Improving Retrieval-Augmented
Generation For Healthcare Chatbot

Project Cost Savings
0 %

To improve the precision of its medical chatbot, this US technology company consulted iMerit on how to utilize and implement a new medical dataset to ensure accurate medical advice for users.

Challenge

Medical large language models are changing the way people research their health. After acquiring a large corpus of medical data, this American multinational technology company needed to evaluate this data for use in their consumer-facing healthcare application.

This would ensure generative outputs would be safe, helpful, and at the standard of care of US medical professionals. As the nature of this project was unprecedented, this company needed a partner to invent a scalable and validated methodology.

Due to the complexity of healthcare data, this project could not be crowdsourced and would require medical expertise to ensure high quality outputs. To come up with a plan for auditing this data, this company began evaluating data solutions providers.

“We needed a partner who could provide the expertise to utilize this data safely.”

Solution

  • Automated human-in-the-loop evaluation and feedback
  • Board-certified healthcare expertise
  • Risk and accuracy assessment

To establish a workflow for auditing the data, iMerit suggested a pilot project involving a smaller segment of the data. iMerit assembled a team of nurses to work in a consensus workflow with escalations and arbitration provided by a US Board Certified physician. iMerit drew from its extensive network of US-based healthcare experts to quickly build the team to meet the project timelines. The nurses began by evaluating the knowledge base featuring definitions to identify accuracy      and risk.

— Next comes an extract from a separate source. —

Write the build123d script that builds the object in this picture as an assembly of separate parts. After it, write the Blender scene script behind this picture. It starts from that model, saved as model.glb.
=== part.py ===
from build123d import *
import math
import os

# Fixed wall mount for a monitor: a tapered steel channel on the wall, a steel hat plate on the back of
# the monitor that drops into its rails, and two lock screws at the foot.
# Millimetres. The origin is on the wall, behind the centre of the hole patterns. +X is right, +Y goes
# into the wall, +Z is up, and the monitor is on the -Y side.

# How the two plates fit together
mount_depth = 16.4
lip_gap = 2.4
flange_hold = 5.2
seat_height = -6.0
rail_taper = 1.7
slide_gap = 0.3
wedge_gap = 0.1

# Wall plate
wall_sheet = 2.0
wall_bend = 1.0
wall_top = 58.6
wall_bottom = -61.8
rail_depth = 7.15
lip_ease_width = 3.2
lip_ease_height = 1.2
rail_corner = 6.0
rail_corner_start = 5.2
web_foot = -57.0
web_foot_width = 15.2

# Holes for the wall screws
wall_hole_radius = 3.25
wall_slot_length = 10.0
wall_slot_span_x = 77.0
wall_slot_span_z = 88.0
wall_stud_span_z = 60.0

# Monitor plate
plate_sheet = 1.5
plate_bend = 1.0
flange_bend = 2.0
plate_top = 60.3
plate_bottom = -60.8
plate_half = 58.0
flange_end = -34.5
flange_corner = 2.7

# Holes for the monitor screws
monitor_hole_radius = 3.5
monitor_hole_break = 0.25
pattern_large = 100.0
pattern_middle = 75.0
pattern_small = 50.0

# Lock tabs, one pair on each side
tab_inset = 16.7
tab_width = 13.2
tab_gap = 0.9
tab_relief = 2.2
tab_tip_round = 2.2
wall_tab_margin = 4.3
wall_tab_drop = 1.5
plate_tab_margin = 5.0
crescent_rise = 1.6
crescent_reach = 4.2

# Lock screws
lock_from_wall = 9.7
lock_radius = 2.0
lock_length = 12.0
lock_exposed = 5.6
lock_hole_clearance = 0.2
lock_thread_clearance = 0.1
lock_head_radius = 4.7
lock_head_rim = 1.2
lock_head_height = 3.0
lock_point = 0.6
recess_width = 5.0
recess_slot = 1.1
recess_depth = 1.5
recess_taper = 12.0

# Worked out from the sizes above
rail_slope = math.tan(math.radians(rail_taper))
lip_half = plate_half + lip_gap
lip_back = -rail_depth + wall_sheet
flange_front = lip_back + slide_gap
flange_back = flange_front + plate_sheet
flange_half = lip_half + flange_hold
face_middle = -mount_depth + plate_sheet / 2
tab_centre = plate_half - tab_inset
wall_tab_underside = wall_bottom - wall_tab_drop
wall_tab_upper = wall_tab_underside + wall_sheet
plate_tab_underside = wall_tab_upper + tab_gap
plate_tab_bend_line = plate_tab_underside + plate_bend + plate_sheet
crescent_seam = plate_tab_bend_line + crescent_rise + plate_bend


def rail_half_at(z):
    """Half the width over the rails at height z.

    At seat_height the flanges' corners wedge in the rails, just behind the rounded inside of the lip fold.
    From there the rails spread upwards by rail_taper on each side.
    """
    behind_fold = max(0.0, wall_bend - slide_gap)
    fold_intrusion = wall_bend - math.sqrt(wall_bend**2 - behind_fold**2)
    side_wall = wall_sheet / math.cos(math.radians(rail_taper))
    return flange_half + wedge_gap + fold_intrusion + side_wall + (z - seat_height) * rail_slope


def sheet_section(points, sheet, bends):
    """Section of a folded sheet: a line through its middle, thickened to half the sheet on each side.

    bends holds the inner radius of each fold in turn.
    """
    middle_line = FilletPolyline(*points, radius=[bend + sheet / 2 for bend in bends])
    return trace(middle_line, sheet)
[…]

To ensure quality, each concept’s respective definitions needed to be evaluated and scored based on custom criteria including the accuracy of its description, the likelihood of harm associated with sharing the information, and the potential helpfulness it posed for users seeking that information. Statistical analysis of the output permitted focusing the post-pilot effort on the most important dimensions of the data.

At the end of the project, iMerit delivered a full report of the project, including time-per-task breakdowns, edge case tracking, efficiency opportunities, and extension plans.

Result

After evaluating the results, this company and iMerit discovered that with edge case discussion and guideline revision, the nurses could reach consensus in 99% of cases. This allowed the team to revise the project design to a single-vote structure with 10% audit, thereby reducing project costs by over 72%.

As a result of this pilot, iMerit helped this major software company identify a cost-effective solution for ensuring high-quality medical data. With this new roadmap, the company has chosen to continue working with iMerit to continually identify ways to scale medical data annotation ethically and efficiently.

“Without iMerit, this project could have cost us millions.”